GitHub Is Your Resume Now
With the advent of GitHub and the ability to more easily show your work, I think the need to maintain a resume is slowly dwindling.
Personally, I will not miss the poorly formatted, badly designed Word templates filled with mostly irrelevant information, all carefully massaged to inflate skills and accomplishments. What someone has built and how they built it seems like far more useful information.
Even if you don’t think the resume is going anywhere, I think we can probably agree that appearances and first impressions do matter, and most programmers don’t seem to have really considered what their GitHub account looks like to someone interested in working with them. Your GitHub account is public and people are looking at it whether you’re showing it to them or not, so it’s worth spending some time to make it better.
Here are some common problems I often see that if fixed would go a long way to improving a first look.
Too many forked repositories
A fork sends a signal that you are actively contributing to a project, regularly contribute to a project, and/or need to maintain a fork of the project for some reason.
Having a lot of forks that are years out-of-date is like leaving laundry on your floor or keeping expired food in your fridge. Clean up after yourself and get rid of any forks you’re not actively using.
Yes, I know you can filter out forks by selecting “sources” from the dropdown.
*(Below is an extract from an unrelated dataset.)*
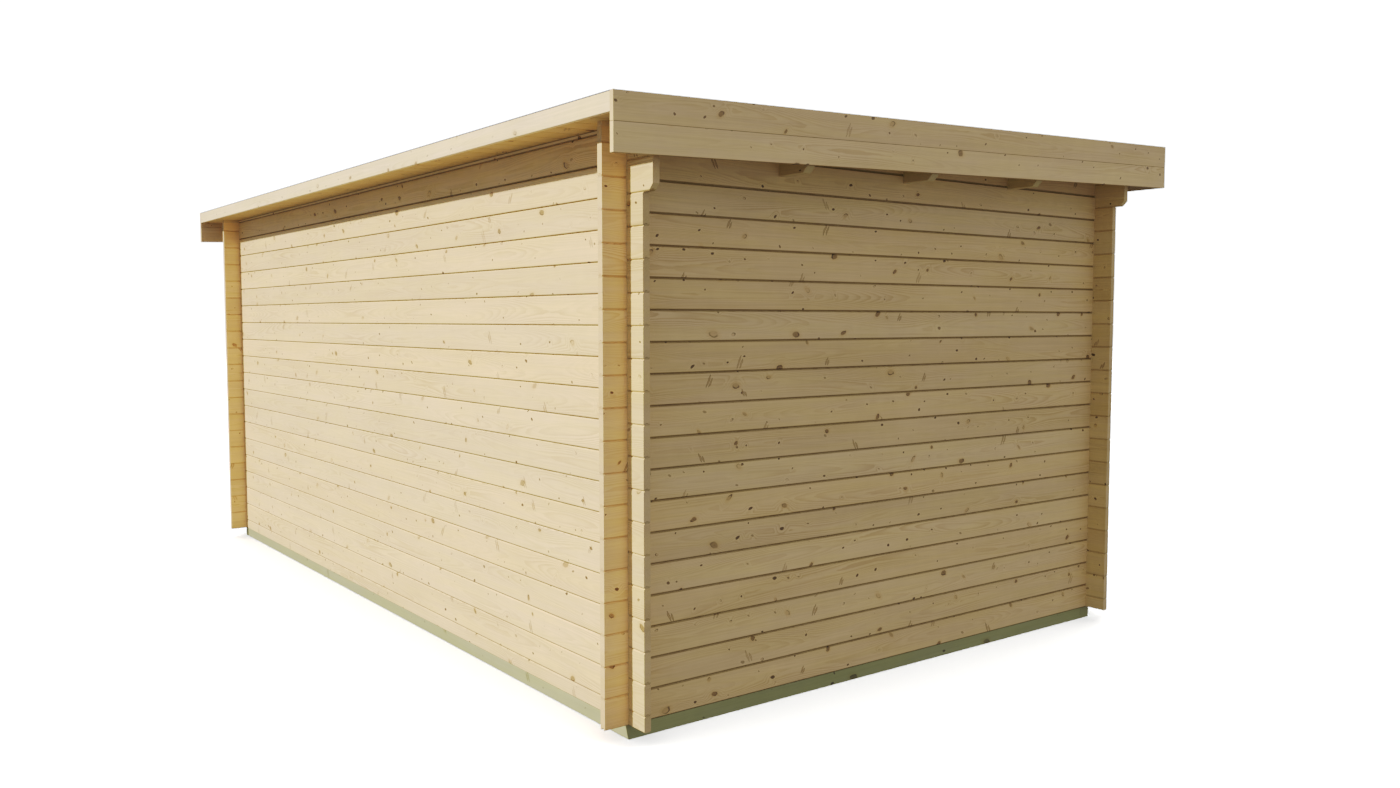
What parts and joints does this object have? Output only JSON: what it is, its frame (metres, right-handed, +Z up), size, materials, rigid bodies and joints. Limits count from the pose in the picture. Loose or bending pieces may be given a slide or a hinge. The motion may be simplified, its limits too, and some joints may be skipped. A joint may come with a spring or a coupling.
{
  "type": "summerhouse",
  "caption": "Log summerhouse with interlocking plank corners, deep fascias and a pent roof that slopes to the back, on bearer beams.",
  "frame": {"origin": "on the ground, under the middle of the roof outline", "axes": "+X from the low back wall to the high front wall, +Y along the house from the left end to the right end as seen from the front, +Z up"},
  "size_m": [3.214, 5.274, 2.3469],
  "materials": {
    "wall_wood": "planed",
    "fascia_wood": "planed",
    "roof_wood": "planed",
    "treated_wood": "rough",
    "roof_felt": "matte"
  },
  "bodies": {
    "root": {"back_bearer_beam": "treated_wood", "back_fascia": "fascia_wood", "back_wall_bracket_log": "wall_wood", "back_wall_half_log": "wall_wood", "back_wall_logs_1": "wall_wood", "back_wall_logs_2": "wall_wood", "back_wall_logs_3": "wall_wood", "back_wall_logs_4": "wall_wood", "back_wall_top_log": "wall_wood", "back_wall_top_strip": "wall_wood", "front_bearer_beam": "treated_wood", "front_fascia": "fascia_wood", "front_wall_bracket_log": "wall_wood", "front_wall_half_log": "wall_wood", "front_wall_logs_1": "wall_wood", "front_wall_logs_2": "wall_wood", "front_wall_logs_3": "wall_wood", "front_wall_logs_4": "wall_wood", "front_wall_top_log": "wall_wood", "front_wall_top_strip": "wall_wood", "left_bearer_beam": "treated_wood", "left_end_fascia": "fascia_wood", "left_end_wall_gable_logs": "wall_wood", "left_end_wall_logs_1": "wall_wood", "left_end_wall_logs_2": "wall_wood", "left_end_wall_logs_3": "wall_wood", "left_end_wall_logs_4": "wall_wood", "left_end_wall_top_strip": "wall_wood", "purlin_1": "roof_wood", "purlin_2": "roof_wood", "purlin_3": "roof_wood", "right_bearer_beam": "treated_wood", "right_end_fascia": "fascia_wood", "right_end_wall_gable_logs": "wall_wood", "right_end_wall_logs_1": "wall_wood", "right_end_wall_logs_2": "wall_wood", "right_end_wall_logs_3": "wall_wood", "right_end_wall_logs_4": "wall_wood", "right_end_wall_top_strip": "wall_wood", "roof_boards_1": "roof_wood", "roof_boards_2": "roof_wood", "roof_boards_3": "roof_wood", "roof_boards_4": "roof_wood", "roof_edge_battens": "roof_wood", "roof_felt": "roof_felt"}
  },
  "joints": []
}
It still doesn’t look great to keep forks around unnecessarily.
Sharing anything and everything
I notice some people have a tendency to try and fill out a GitHub account by adding lots of repositories, as if having only a few repositories is a bad thing. Endless toy apps you made in school and the koans you did to learn a new language are not particularly useful.
If your GitHub account actually had something interesting in it, someone might be unable to find it in all the noise. Be judicious about what you add and use it show off your best work. Aim for quality over quantity.
Dead projects
Most projects will eventually be abandoned and die. Very few projects will live for multiple years. When the project is no longer a representative of your current skill, remove it or make it private. If it’s dead but still represents you well, then archive it.
Missing or poor descriptions and READMEs
Every project should have a clear, concise description, and ideally a well-written README. No one wants to go spelunking in your code to figure out what your project does, why it exists, and how it works.
I think a well-written README is arguably even more important than the quality of your code. Good code can be highly-subjective, but good writing is far less so. Show off your communication skills and write something great.